» TO DO
Set down word for word each line from the start of the listing through the line that contains "number is worked", both included.

::: DATASET EXCERPT

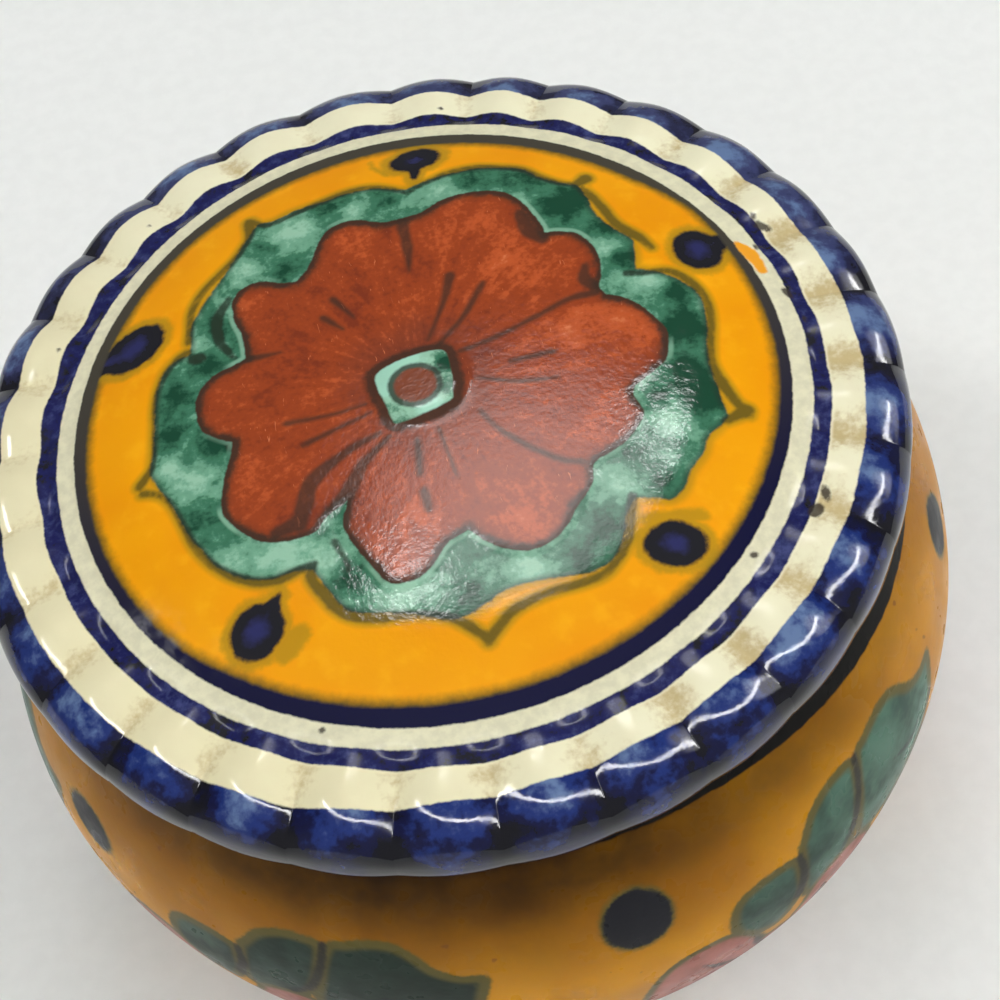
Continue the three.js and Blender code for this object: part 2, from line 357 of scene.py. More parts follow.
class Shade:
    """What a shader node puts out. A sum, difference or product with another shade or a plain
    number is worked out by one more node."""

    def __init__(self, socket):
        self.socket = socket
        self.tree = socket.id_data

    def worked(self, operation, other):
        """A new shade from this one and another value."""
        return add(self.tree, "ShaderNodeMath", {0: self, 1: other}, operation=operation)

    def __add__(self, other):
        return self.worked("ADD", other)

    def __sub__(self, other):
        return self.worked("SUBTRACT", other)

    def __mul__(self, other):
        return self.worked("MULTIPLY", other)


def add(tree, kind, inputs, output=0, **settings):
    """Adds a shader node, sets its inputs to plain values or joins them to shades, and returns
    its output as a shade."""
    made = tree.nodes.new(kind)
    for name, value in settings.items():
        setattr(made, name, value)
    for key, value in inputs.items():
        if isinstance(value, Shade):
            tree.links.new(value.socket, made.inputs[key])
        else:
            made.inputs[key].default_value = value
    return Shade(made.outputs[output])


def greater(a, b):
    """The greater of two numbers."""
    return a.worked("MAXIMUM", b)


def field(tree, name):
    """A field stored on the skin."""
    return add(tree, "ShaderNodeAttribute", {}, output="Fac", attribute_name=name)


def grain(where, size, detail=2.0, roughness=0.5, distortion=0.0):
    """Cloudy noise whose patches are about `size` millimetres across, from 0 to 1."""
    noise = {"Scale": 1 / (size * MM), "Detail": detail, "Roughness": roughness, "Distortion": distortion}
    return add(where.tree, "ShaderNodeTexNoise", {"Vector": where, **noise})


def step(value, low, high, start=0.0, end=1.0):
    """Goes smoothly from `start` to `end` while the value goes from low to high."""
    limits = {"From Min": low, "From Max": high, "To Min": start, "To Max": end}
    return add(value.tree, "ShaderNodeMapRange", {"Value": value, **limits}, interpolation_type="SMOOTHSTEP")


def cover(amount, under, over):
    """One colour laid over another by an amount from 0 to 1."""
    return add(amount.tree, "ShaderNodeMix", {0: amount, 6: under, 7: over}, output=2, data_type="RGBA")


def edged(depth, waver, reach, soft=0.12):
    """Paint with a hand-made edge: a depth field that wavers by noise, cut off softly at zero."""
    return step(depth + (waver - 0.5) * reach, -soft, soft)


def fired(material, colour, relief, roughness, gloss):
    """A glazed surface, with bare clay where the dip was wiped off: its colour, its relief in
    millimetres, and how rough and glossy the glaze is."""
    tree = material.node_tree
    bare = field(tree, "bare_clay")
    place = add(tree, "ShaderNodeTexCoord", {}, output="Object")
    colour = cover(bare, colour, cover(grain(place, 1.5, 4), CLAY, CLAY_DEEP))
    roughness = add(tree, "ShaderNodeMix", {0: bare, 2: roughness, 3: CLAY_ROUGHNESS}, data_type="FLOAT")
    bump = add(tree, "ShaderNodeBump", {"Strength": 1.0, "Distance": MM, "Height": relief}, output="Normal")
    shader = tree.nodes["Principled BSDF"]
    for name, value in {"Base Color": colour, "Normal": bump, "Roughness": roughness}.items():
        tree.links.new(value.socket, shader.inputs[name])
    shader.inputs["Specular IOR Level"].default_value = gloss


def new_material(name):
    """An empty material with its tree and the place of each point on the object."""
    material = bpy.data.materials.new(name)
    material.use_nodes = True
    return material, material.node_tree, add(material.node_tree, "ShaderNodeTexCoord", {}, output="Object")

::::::

» RESPONSE BELOW
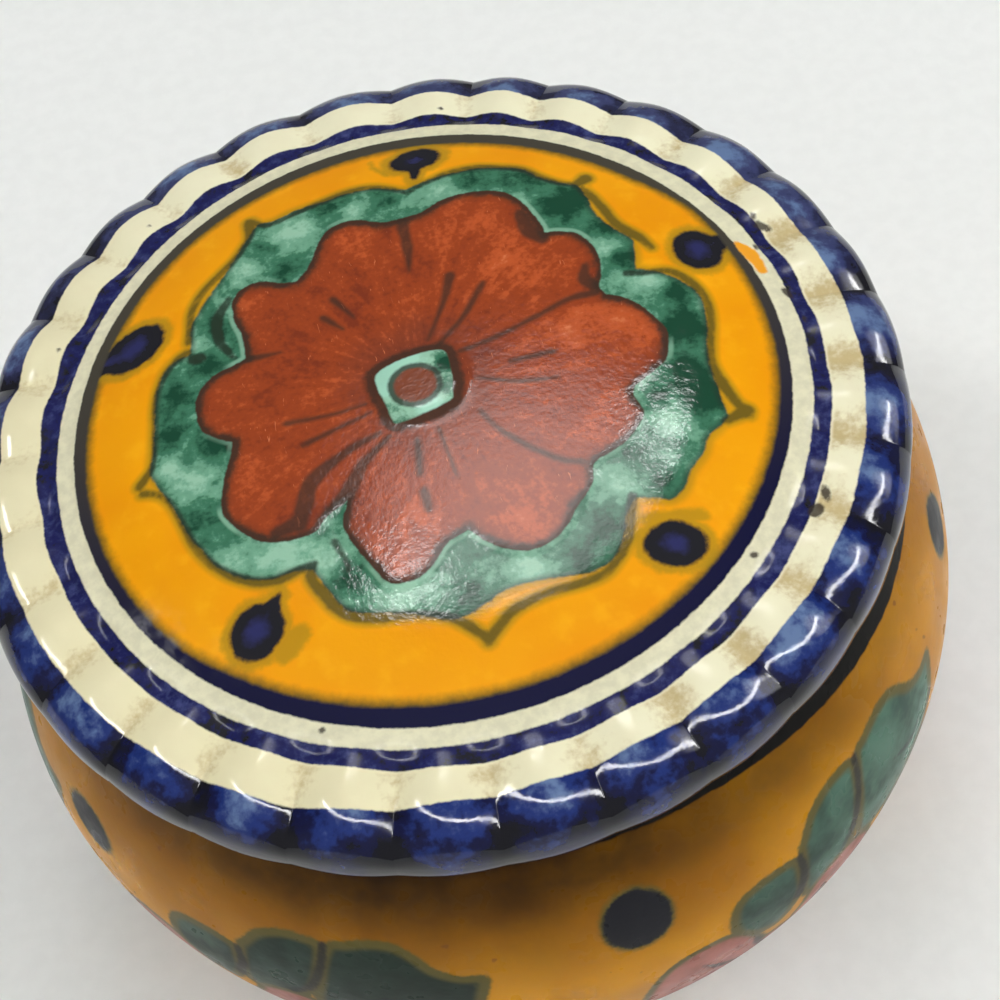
Continue the three.js and Blender code for this object: part 2, from line 357 of scene.py. More parts follow.
class Shade:
    """What a shader node puts out. A sum, difference or product with another shade or a plain
    number is worked out by one more node."""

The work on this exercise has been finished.